The James Urbaniak character makes a “brain in a jar” reference familiar from Cartesian sci-fi flicks from around the turn of the millennium, and the legal disclaimer which Gwen is seen reading at one point uses language about a “soul” being transferred between “vessels,” and the film’s final act considers the degree to which an individual consciousness, and things like love and memory, are intertwined with a material body subject to decline and death. It got me thinking about the intersection between Buddhism and face-transplant and body-swapping movies, from Seconds and The Face of Another to Freaky Friday (I’m serious!); in these movies, and movies that deal with plastic surgery, from The Skin I Live In all the way down to the nose job in Tamara Drewe, there’s always this question of whether there’s this pure integral piece of a person that continues despite the malleability, contingency and impermanence implicit in the passage of time and the way of all flesh. I’m curious about how consciously you thought through the movie in terms of spirituality.
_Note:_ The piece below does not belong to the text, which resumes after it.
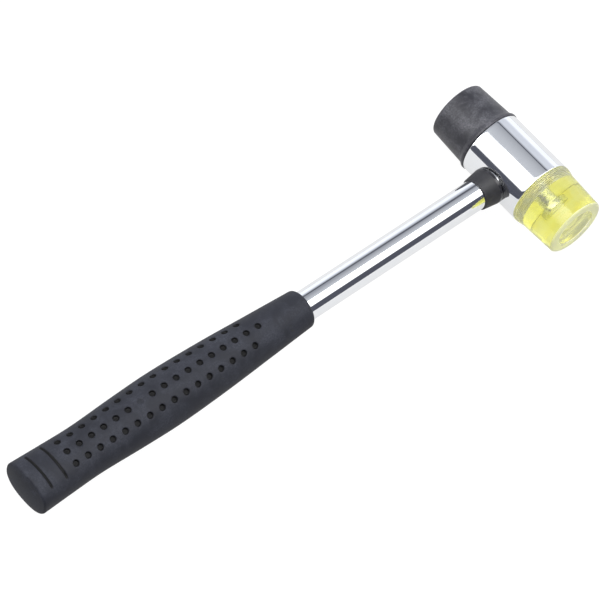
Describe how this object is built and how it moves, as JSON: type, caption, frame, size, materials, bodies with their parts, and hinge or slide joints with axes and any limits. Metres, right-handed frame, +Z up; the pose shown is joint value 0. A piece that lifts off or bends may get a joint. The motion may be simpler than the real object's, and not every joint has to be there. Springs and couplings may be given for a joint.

I love that you thought of Freaky Friday and Seconds. Seconds filled me with a terrible discomfort. It’s like watching someone live through an awkward lie, but feeling that he should know better. For the through-line of Advantageous, I felt there was the possibility the soul of Gwen lurked somewhere in the memories that were being transferred, however I didn’t commit to the idea entirely. I felt that if this was happening to me, I would not know anything about my “soul” for sure, and no one would know anything for sure.
But it was also important to me to investigate, through Gwen, whether the act of choosing to change your surface appearance somehow altered your inner qualities.
I wondered whether our self-respect might become altered for better or worse after we commit to a surface change. And does our respect for others increase or decrease if they don’t follow our example?
A much more plain way to put this: Do people who get cosmetic surgery feel good after the fact, and do they believe other people would have better lives if they followed suit? And then… is this a world we can be at peace with? Can we accept a world in which these concerns occupy so much of our energies and potential for productivity?